Reducing Serious Injuries on European Roads (PIN Flash 48)

  • March 31, 2025

Every day, all over Europe, people fall off bikes or trip on pavements and injure themselves. 

While these incidents do not usually end in tragedy, the short-term effects can be extremely burdensome. Broken bones can require multiple x-rays, visits to specialist doctors, plaster casts, physiotherapy sessions, as well the supply and fitting of equipment such as boots and crutches. Days and weeks of work time are lost. Family and friends are needed to pick up the pieces. In a significant number of cases, the injury causes lifelong disability.    

But these events often don’t appear in national road safety statistics. Nor are the locations of crashes reported to the authority responsible for that section of road.  It’s as if they never officially happened.

Road injuries of all levels of severity often go unreported, particularly those involving a pedestrian or cyclist and no other vehicle, for the simple reason that the police are not called to the scene, and they are usually the authority responsible for recording the injuries and deaths that occur in road collisions.
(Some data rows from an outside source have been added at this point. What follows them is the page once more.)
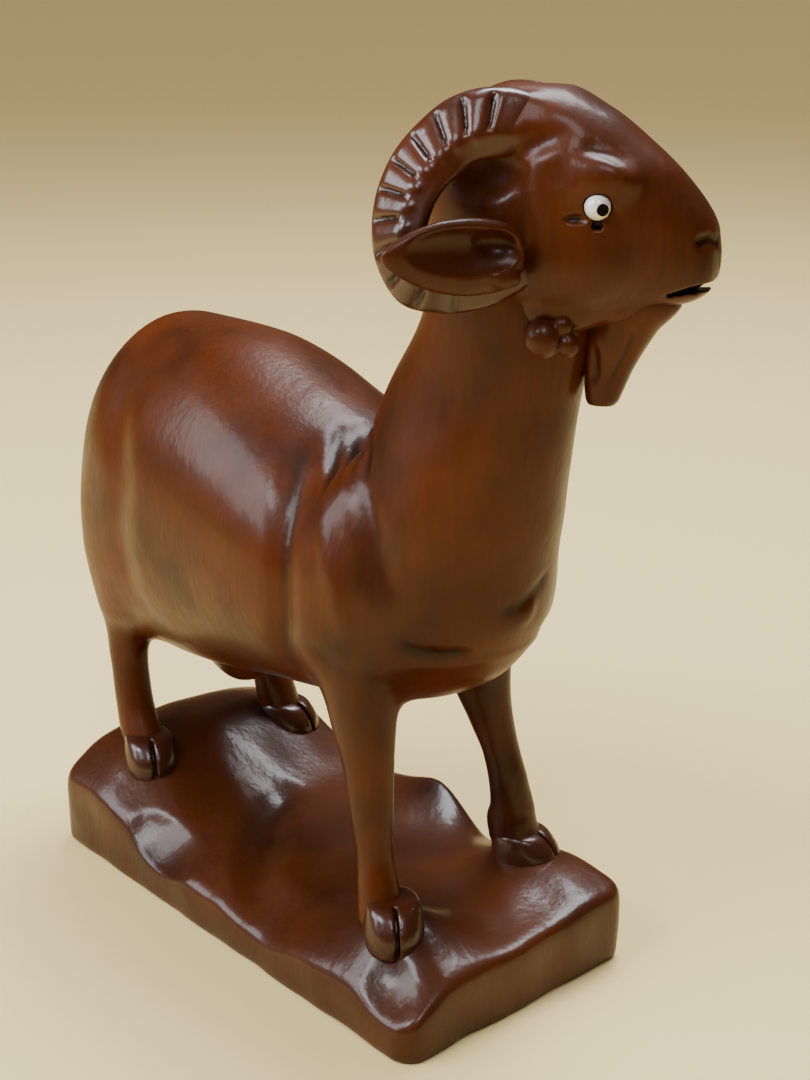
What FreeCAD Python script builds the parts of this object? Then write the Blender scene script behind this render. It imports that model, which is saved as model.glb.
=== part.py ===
import FreeCAD, Part
import math
import os

# Carved goat on a rocky plinth, in millimetres.
# +X is forward (the way the goat looks), +Y is the goat's left and +Z is up.
# The origin is the middle of the plinth's underside.
# The animal and the plinth are carved from one block. Each carved region is a solid of its own
# that meets its neighbours face to face; the glass eye beads and their pins are set in.

Vector = FreeCAD.Vector
SIDES = {"left": 1.0, "right": -1.0}
OVAL_POINTS = 12

# Plinth: a slab with rounded corners under an uneven, rocky top.
PLINTH_LENGTH = 136.0
PLINTH_WIDTH = 70.0
PLINTH_CORNER = 5.5
PLINTH_EDGE_FILLET = 1.5
ROCK_LEVEL = 16.0
ROCK_CEILING = 60.0
ROCK_GRID = (19, 11)
# Each swelling or hollow of the rock: centre x, centre y, rise, spread along x, spread along y.
ROCK_FORMS = (
    (-62.0, 8.0, 14.0, 26.0, 60.0),
    (48.0, -14.0, 3.5, 16.0, 16.0),
    (2.0, 36.0, 6.0, 15.0, 14.0),
    (24.0, 40.0, -7.0, 8.0, 16.0),
    (50.0, 22.0, 4.0, 22.0, 22.0),
    (18.0, -30.0, -3.0, 9.0, 18.0),
    (0.0, -42.0, -7.0, 160.0, 13.0),
    (70.0, -36.0, -3.0, 26.0, 26.0),
)

# Torso, section by section: x, half width, underside z, back z.
TORSO_STATIONS = (
    (-84.0, 6.0, 86.0, 106.0),
    (-80.5, 16.0, 72.0, 121.0),
    (-71.0, 25.5, 60.0, 134.0),
    (-55.0, 31.0, 52.5, 141.0),
    (-30.0, 33.0, 54.0, 142.0),
    (0.0, 33.0, 59.5, 137.0),
    (24.0, 31.5, 63.0, 128.0),
    (44.0, 27.0, 68.0, 118.0),
    (57.0, 18.5, 78.0, 111.0),
    (64.0, 8.0, 88.0, 102.0),
)

# Neck, from inside the chest to inside the skull, turning with the head:
# z, centre x, half length, half width, turn in degrees.
NECK_STATIONS = (
    (92.0, 40.0, 26.0, 22.0, 0.0),
    (108.0, 43.0, 28.0, 24.5, 0.0),
    (125.0, 48.5, 26.2, 20.5, 4.0),
    (140.0, 53.0, 22.2, 16.2, 10.0),
    (153.0, 58.5, 17.8, 13.8, 20.0),
    (162.0, 60.5, 14.5, 11.5, 26.0),
    (170.0, 62.0, 11.0, 9.0, 30.0),
)

# The head looks a little to the goat's left. The head and everything on it are laid out in the
# head's own frame, whose X is the way it looks, and then turned about a vertical pivot.
HEAD_PIVOT = (64.0, 0.0, 0.0)
HEAD_TURN = 30.0
# The crown and the horns end in the flat top of the block.
CROWN_FLAT = 201.5

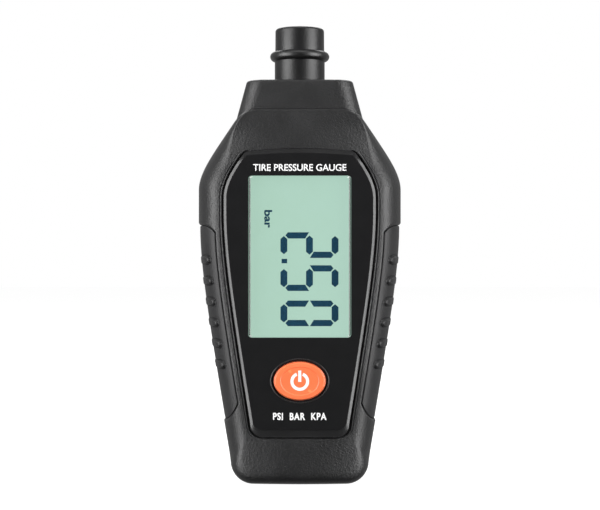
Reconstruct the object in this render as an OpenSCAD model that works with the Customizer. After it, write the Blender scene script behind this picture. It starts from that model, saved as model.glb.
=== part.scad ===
// Digital tire pressure gauge: a two-piece case with a neck, soft side grips, a display behind a
// framed face plate, one oval power button and a nozzle that pushes onto a tire valve.
// Upright, +Z along its length with the nozzle up, face towards -Y, foot on z = 0.

/* [Case] */
// Height from the foot to the mouth of the nozzle
total_h = 145; // [144:0.5:150]
// Half width at the widest place
half_w = 32.4; // [32:0.1:33.5]
// Half depth, from the parting plane to the front or the back
half_d = 15.5; // [15.5:0.1:17]
// Height of the body's top edge, below the neck
body_h = 119.2; // [119:0.1:120.5]
// Height of the top of the neck
neck_h = 127.7; // [127:0.1:128.5]
// Height below which the flanks draw in towards the foot
flank_z = 82; // [80:0.5:84]
// Height above which the shoulders draw in towards the neck
shoulder_z = 93; // [92:0.5:94]
// Corner radius of the foot
foot_r = 7.3; // [6:0.1:7.5]
// Width of the rounding between the flank and the flat front
round_w = 6.8; // [6.5:0.1:7]
// Wall thickness of the case front
front_wall = 2.2; // [2:0.1:2.4]

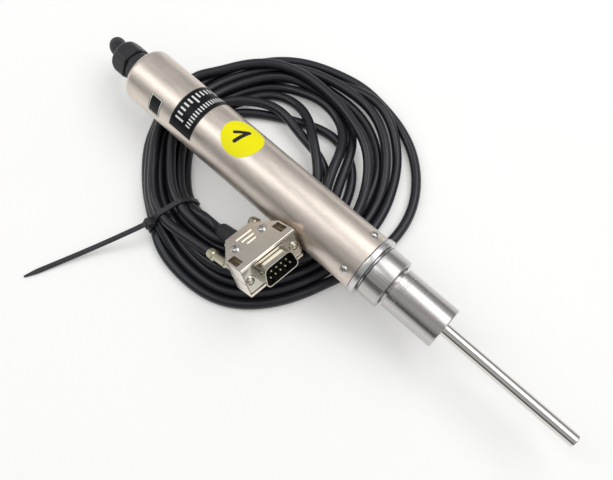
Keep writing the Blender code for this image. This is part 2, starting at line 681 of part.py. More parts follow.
# Reading head in its bent bracket under the rails
x_head = X_SCALE_REAR + HEAD_LENGTH / 2
reading_head = block(
    "reading_head",
    (X_SCALE_REAR, -HEAD_WIDTH / 2, HEAD_FLOOR),
    (X_SCALE_REAR + HEAD_LENGTH, HEAD_WIDTH / 2, HEAD_TOP),
    CHIP_BLACK,
    HEAD_EDGE,
)
bracket_top = -rail_half - GAP
bracket_arm = math.sqrt(FREE_RADIUS**2 - bracket_top**2) - GAP
half_bracket = [
    (HEAD_WIDTH / 2 + 0.7 * BRACKET_THICKNESS, BRACKET_THICKNESS - BRACKET_DEPTH),
    (bracket_arm - 0.8 * BRACKET_THICKNESS, bracket_top),
    (bracket_arm, bracket_top),
    (HEAD_WIDTH / 2, -BRACKET_DEPTH),
]
bracket_outline = half_bracket + [(-y, z) for y, z in reversed(half_bracket)]
head_bracket = outline_solid("head_bracket", [bracket_outline], BRACKET_LENGTH, SCREW_STEEL)
head_bracket.rotation_euler = SECTION_TO_X
head_bracket.location = (x_head, 0.0, 0.0)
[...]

This approach is fundamentally flawed and leads to a misleading picture of the full burden of road injuries on individuals, societies and our economies. 

According to the available official data, more than a million people are injured on the roads each year. Many injuries are serious with lifelong impacts on individuals, families and working lives. The true number is likely to be much higher. This report focuses on this often-overlooked aspect of road safety.

Progress is being made to get more accurate data on serious injuries. The European Union has developed a standard way of defining road injury severity. Work is being done in many countries to link hospital records, insurance data and police records, to get a fuller picture of what is happening. But there is still a long way to go. It is not even possible to compare data from different countries due to the range of different definitions, data collection procedures and reporting rates. 

This report gives an overview of the current facts on serious injuries in the PIN countries, as well as describing the state of the art in data collection. 

Importantly it also looks at the countermeasures that are available to prevent injuries from occurring in the first place following the established model of the Safe System approach.

In a few years, it should be possible for road injuries of all kinds to be recorded properly so local, national and international policymakers are better equipped to assign resources to reduce these harms in the most effective way possible. 

Leaving thousands of injuries unaccounted for is a disservice to the millions affected by road collisions every year in Europe and leaves policymakers in the dark about the true scale of the problem because when injury collisions occur and are not reported they do not appear in police reports or national databases. This gap in the data for those locations or types of collisions means that interventions are less likely because the full picture of the causes is lacking.